While “Sell Out” was the only official single off of the album, I’ve heard “Beer” and “She Has a Girlfriend Now” on the radio before. In fact, if you call in to the Throwback Lunch on the local radio station here in Denver and request Reel Big Fish without specifying a song, the DJ invariably plays “Beer,” and with good reason, as it’s a pretty timeless song about drinking and comradarie. “She Has a Girlfriend Now,” on the other hand—with its guest appearance from Monique Powell of the far less successful band, Save Ferris—becomes more dated with each passing year, as the increasing acceptance of LGBTQ people by mainstream society makes a song about an ex-girlfriend who begins dating women exclusively less and less of a novelty than it was in 1996. Granted, I was in junior high when this album came out, so maybe that was part of the novelty for me, but as literally every girlfriend I’ve had as an adult has been bisexual or pansexual, “She Has a Girlfriend Now” strikes me as much more mundane now than it once did.

“Trendy,” “Snoop Dog, Baby,” “Nothin’” and “S.R.” remain crowd pleasers for many of the bands live shows, as does “Everything Sucks,” which does have its own, very low budget music video that I highly recommend. “241” does a great job of taking a break from the band’s humor to give us a welcome reminder that this is a ska band with some serious chops. “Say ‘Ten” holds a special place in my heart for how often it was used in my junior high to tease vegetarians in the class, and its crazed line of “I’d eat people if it were legal” is one of the most brutally funny lines on the album. The album closes out on a hidden track that’s a snippet of the song “I’m Cool,” which the band took their name from, making this the second of three consecutive albums to contain a version of the song: the punk version on Everything Sucks, the poorly recorded acoustic snippet on this album, and the slowed down reggae version of the song that would later appear on Why Do They Rock So Hard?, demonstrating how important this song was to the band in their early years.

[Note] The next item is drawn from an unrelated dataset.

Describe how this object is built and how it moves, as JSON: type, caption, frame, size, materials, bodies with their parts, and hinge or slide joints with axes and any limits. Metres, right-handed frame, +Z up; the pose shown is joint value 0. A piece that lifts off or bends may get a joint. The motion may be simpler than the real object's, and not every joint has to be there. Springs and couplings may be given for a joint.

Is the album a little silly at times? Yes. Could a few of the songs been left off to make it tighter? Sure. But that doesn’t change the fact that Turn the Radio Off is a third-wave ska classic. No, you couldn’t really hold this up against, for example, Operation Ivy’s Energy, but when compared to other ska and punk albums that were mainly going for a laugh, Turn the Radio Off is a little smarter, a little more original, and a good deal more polished and professional. And while no Reel Big Fish album after Turn the Radio Off was quite as good, many of them were still very solid albums and solidified their following in the underground.

The colorful photos of the band inside the CD’s sleeve, showed off a band of fun, laid back, distinctly 90’s ska guys who looked like a lot of fun and added a lot of charm to the album. Unfortunately, as the years have gone on, those pictures have become more tinged with melancholy nostalgia as, one by one, every member of the band who appeared on Turn the Radio Off has departed the band, with the exception of lead singer Aaron Barrett. A band still tours today that is called Reel Big Fish, and their live show is still pretty good fun, but with Barrett as the only original member, the new lineup also serves as a sad reminder that that particular group of quirky friends from Orange Country who put together this ska-comedy masterpiece isn’t really together anymore. Still, Turn the Radio Off is a gem of a bright, sunny, funny, bitter, sardonic, summertime album, and if it makes Aaron Barrett feel any better, it didn’t make him just a one-hit wonder; it made him the author of an album that a lot of us grew up on, and one that will not soon be forgotten.